Year In Review: 2025
Message from the President
2025.
A year that at times felt like five years.
Perhaps because the loss of our sweet friend and co-worker, sage and confidant, John Whalley, and all the times we’ve missed him since.
Perhaps because of the administration to the south, and its pettiness and violence at home and abroad. Shockingly, sadly, bleeding into 2026.
Perhaps, on the up-and-up and in the face of heartbreak, because of the number of important projects and spaces that were brought to life and tended to this year by the staff, volunteers, donors, and supporters of New Dawn.
Although I’m not sad to see 2025 in the rear-view mirror, I am so proud of everything we accomplished.
Over the holidays, I came across an excerpt of an interview between American playwright and screenwriter Tennessee Williams and James Grissom for Grissom’s book Follies of God. In it, Williams says, “The world is violent and merciless. It will have its way with you. We are saved only by love … love for each other and the love that we pour into the art we feel compelled to share: being a parent, being a writer, being a painter, being a friend. We live in a perpetually burning building, and what we must save from it all the time is love.”
I’m not sure I feel that the world is always a burning building, but 2025 sure was. The cruelty on our news feeds and TVs is overwhelming – from social media comment sections to parliamentary incivility to wars in Gaza and Ukraine to the violence of new US immigration and drug policies.
But our work here, together, in this community, is proof that this doesn’t have to be so, that cruelty is not innate, that love (instead of judgement, rejection, shame, or just looking away) is always an option, and that it is love that transforms – those in need, our neighbourhoods, and ourselves. We are changed when we chose love, especially when it’s not easy, especially when we have to grow into it, especially when it challenges us and enables new kinds of kinship with the world around us.
Our work over this last year is also proof that it’s possible to carve out a different way of being and living than the models we’re most often presented with. One where everyone is worthy, beauty – in the places we live, the food we eat, the gatherings we join – is non-negotiable, poverty isn’t a life sentence, and there is, in fact, enough to go around.
To all of those who make New Dawn possible, thank you for your tenacity and your compassion, for giving of yourself, for staying open, for trying again, for believing in a different kind of future, for speaking it into existence, and for all the love you give to those around you.
Because of this, because of you, in 2025, New Dawn was able to:
- Provide care and nutritious snacks for more than a hundred children for the first time in our new After School Care programs in Glace Bay, Donkin, and Reserve Mines.
- Forge new relationships with the GROW Foundation, Medavie Foundation, and the J & W Murphy Foundation in service of the work we do and the work we aspire to do.

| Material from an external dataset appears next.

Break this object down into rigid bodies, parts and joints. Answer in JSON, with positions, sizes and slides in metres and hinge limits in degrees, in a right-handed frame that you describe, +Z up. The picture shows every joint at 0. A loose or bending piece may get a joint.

- Wrap our arms around the residents of Eleanor’s Court and Abbey Ridge II as they celebrated their first Christmas holiday together (and the tenants of The Village at Pine Tree Park and Abbey Ridge I, their second).
- Send the greatest number of meals (42,000, or almost 220 a day) out into the world via Meals on Wheels this year, and provide more care than ever through New Dawn Homecare.
- Steward the first Coordinated Access program in the CBRM into being – bringing it in line with more than 60 communities across the country that have likewise committed to a “no door is the wrong door” approach for community members experiencing homelessness.
- Welcome hundreds of new community members to Eltuek Arts Centre for the first time to experience its vibrancy and invitation to belonging because of the back-to-back exhibitions of the work of Joan Jonas (We come from the sea) and Lawren Harris (Miners’ Houses, Glace Bay).
- Provide international students and graduates and their families with access, for the first time ever, to employment and career services tailored to their needs and designed to help them find meaningful long-term employment that allows them to make the Island home.
- Put the finishing touches on a new website and logos for our upcoming 50th anniversary.
- Welcome hundreds of young people into Anchor Youth Space (in just its first few months of operations) who have found programs, services, counselling, and referrals that centre their needs, experiences, and aspirations. Every day, proof that they matter.
- Raise the walls of the New Dawn Youth and Family Centre – New Dawn’s boldest undertaking to date. A world-class community space. A commitment to the irrepressible value and gifts of young people in communities hit hard by poverty, drugs, and neglect. A love letter to Glace Bay.
This – caring, growing, supporting, dreaming, learning – is the kind of world that so many in our community want to live in.
Each year, we realize more of New Dawn’s vision, and each year, it feels as if we are only just getting started.
To another year of love and adventures – both the expected and unexpected – with you all.